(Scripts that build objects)
= = = = =

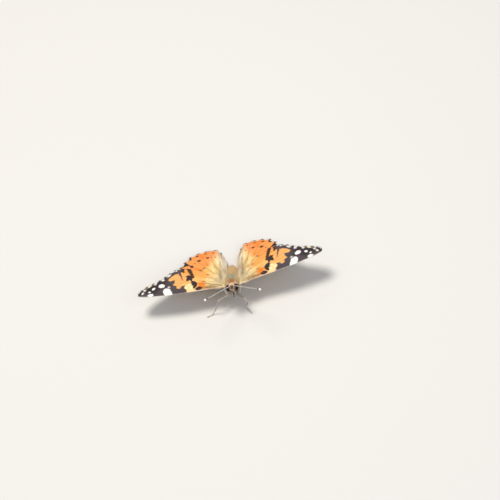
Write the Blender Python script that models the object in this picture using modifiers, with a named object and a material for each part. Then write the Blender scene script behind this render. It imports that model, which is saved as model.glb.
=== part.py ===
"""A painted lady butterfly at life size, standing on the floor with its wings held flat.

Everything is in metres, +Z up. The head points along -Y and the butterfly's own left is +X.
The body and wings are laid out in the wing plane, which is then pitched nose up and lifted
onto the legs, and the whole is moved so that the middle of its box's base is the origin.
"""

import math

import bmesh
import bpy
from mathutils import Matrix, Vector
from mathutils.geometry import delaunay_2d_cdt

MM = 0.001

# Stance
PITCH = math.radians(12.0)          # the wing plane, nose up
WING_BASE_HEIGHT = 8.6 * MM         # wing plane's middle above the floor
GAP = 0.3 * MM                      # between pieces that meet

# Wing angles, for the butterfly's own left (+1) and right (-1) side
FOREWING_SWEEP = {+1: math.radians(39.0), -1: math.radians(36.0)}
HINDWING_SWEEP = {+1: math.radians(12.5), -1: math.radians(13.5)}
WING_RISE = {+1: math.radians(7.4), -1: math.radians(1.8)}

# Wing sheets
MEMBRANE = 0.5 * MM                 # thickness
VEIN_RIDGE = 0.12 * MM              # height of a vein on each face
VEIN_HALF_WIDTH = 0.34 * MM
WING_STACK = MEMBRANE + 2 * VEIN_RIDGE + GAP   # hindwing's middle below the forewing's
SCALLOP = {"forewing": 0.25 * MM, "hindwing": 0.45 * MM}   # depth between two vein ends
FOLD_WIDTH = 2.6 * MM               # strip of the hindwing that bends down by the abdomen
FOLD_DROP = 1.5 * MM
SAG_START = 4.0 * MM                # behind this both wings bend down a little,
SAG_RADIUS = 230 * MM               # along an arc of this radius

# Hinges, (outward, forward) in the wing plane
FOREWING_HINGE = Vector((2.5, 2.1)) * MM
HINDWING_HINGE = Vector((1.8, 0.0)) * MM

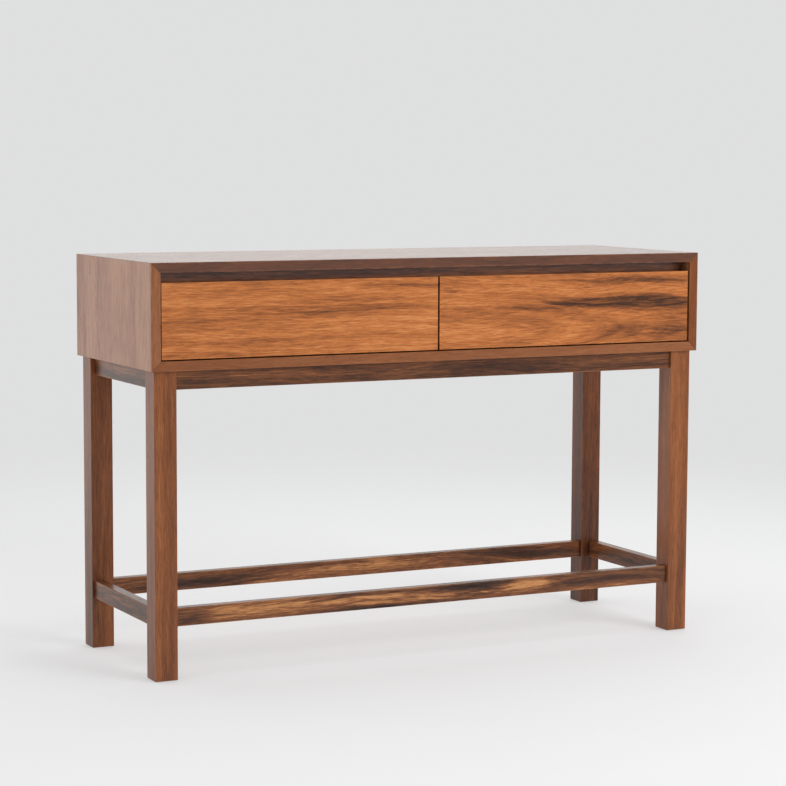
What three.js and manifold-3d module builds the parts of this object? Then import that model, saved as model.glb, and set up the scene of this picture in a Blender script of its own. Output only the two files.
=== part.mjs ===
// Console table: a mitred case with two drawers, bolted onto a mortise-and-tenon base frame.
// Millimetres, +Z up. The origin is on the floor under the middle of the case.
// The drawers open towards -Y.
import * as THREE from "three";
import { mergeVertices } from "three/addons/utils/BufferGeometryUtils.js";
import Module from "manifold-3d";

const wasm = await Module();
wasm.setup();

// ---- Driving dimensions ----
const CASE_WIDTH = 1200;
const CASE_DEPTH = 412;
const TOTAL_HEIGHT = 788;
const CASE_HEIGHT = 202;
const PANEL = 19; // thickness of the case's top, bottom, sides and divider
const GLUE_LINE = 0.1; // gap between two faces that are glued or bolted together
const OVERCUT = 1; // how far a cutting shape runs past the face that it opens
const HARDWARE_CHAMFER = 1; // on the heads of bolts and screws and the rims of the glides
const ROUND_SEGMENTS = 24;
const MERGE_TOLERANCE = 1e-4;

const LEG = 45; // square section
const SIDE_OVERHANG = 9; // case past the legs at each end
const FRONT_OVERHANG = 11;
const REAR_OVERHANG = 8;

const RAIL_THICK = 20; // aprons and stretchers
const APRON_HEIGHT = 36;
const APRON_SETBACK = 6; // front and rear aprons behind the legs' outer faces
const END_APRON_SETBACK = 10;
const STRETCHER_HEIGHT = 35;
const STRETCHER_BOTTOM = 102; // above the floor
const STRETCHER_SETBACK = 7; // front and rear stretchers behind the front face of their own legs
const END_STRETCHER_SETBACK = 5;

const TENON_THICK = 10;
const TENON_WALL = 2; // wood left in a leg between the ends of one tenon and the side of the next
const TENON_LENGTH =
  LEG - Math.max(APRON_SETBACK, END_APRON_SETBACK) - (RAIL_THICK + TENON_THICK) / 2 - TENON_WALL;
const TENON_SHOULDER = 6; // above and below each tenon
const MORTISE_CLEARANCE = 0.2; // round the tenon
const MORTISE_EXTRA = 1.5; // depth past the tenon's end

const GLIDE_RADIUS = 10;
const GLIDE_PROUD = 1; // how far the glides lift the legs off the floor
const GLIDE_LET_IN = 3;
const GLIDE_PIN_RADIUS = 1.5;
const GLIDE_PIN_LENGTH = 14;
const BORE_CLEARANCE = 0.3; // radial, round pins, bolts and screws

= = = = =

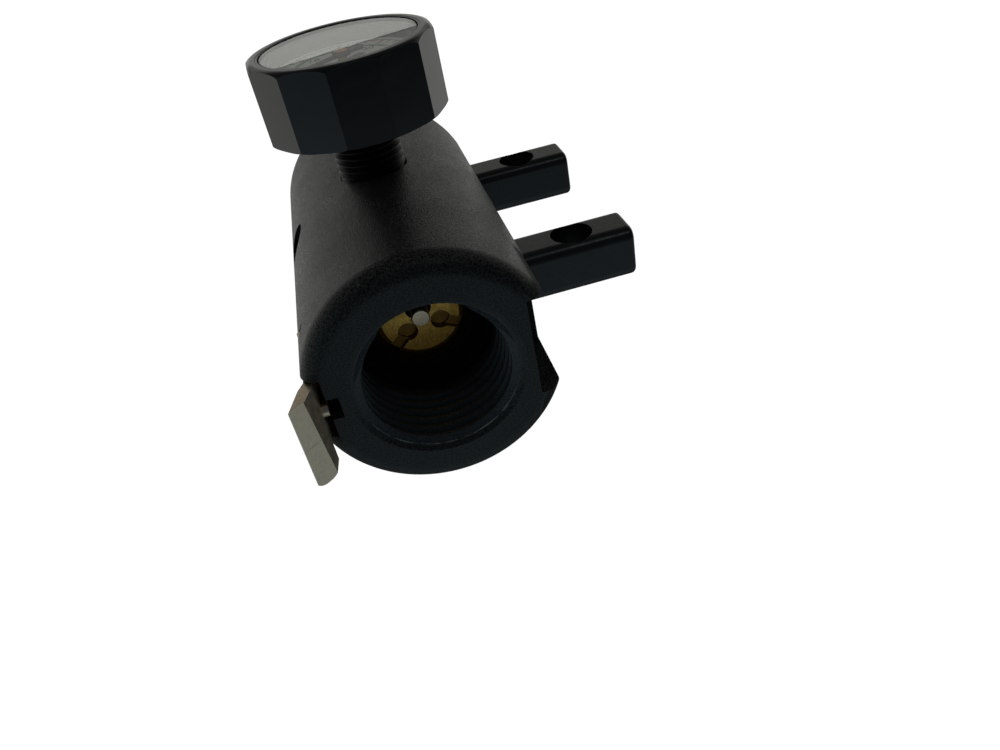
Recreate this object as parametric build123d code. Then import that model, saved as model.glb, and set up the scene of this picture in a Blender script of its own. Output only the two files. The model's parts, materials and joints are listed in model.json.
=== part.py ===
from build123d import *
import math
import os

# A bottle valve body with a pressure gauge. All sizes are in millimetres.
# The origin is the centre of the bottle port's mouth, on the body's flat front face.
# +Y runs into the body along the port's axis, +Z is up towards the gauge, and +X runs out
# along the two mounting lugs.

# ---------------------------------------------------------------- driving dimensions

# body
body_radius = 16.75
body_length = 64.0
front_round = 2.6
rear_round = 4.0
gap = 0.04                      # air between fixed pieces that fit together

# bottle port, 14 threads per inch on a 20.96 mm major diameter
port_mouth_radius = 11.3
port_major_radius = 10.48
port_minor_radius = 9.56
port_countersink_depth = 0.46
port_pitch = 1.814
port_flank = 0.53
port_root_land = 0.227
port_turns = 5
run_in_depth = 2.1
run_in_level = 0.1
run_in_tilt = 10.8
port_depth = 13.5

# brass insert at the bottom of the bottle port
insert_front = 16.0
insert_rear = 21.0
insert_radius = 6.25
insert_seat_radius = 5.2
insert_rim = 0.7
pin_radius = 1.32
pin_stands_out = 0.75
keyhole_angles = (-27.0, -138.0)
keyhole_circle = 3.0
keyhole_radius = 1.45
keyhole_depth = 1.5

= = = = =

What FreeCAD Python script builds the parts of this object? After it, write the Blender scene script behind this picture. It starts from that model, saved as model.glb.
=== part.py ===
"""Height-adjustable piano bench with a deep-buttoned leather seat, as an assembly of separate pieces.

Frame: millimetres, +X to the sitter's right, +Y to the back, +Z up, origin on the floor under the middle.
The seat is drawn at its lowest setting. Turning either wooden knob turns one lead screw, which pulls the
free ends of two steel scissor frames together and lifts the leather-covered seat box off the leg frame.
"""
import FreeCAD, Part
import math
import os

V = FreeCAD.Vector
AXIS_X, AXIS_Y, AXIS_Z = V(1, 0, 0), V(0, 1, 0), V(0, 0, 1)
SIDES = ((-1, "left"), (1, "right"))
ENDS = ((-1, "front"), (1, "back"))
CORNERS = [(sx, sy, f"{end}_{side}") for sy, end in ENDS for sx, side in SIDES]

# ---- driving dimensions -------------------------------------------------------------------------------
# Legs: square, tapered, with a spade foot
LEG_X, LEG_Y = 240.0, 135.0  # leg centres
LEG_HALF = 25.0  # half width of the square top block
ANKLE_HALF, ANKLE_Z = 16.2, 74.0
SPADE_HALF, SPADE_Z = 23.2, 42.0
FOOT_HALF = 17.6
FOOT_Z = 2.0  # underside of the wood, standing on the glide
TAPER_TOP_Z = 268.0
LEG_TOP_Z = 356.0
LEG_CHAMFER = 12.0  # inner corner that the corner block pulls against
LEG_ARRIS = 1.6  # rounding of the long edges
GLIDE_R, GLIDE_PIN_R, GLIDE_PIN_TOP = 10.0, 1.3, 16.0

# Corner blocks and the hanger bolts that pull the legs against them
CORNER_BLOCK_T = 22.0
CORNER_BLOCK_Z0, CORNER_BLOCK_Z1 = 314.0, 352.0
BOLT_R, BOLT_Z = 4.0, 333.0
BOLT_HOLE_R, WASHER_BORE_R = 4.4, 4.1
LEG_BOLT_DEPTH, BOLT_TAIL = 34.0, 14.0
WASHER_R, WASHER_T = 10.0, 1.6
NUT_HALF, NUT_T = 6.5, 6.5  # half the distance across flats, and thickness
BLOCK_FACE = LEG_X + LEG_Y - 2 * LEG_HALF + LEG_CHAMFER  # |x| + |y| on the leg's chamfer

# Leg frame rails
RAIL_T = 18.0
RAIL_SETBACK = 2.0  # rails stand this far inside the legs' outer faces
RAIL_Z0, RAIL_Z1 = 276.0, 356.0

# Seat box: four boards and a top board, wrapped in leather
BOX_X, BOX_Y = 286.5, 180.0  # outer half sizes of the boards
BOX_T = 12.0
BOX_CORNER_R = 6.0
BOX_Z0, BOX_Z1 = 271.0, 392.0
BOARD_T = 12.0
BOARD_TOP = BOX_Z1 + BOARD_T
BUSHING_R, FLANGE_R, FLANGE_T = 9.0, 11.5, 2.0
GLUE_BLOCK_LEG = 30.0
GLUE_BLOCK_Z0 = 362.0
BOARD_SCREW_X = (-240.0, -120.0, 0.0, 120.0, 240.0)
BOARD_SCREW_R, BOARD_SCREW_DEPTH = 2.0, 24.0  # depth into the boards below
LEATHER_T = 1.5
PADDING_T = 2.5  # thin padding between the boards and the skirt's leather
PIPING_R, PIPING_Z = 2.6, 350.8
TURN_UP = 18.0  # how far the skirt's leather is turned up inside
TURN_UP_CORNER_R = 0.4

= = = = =

Gather each line from the entries above that includes the word "saved".

Write the Blender Python script that models the object in this picture using modifiers, with a named object and a material for each part. Then write the Blender scene script behind this render. It imports that model, which is saved as model.glb.
What three.js and manifold-3d module builds the parts of this object? Then import that model, saved as model.glb, and set up the scene of this picture in a Blender script of its own. Output only the two files.
Recreate this object as parametric build123d code. Then import that model, saved as model.glb, and set up the scene of this picture in a Blender script of its own. Output only the two files. The model's parts, materials and joints are listed in model.json.
What FreeCAD Python script builds the parts of this object? After it, write the Blender scene script behind this picture. It starts from that model, saved as model.glb.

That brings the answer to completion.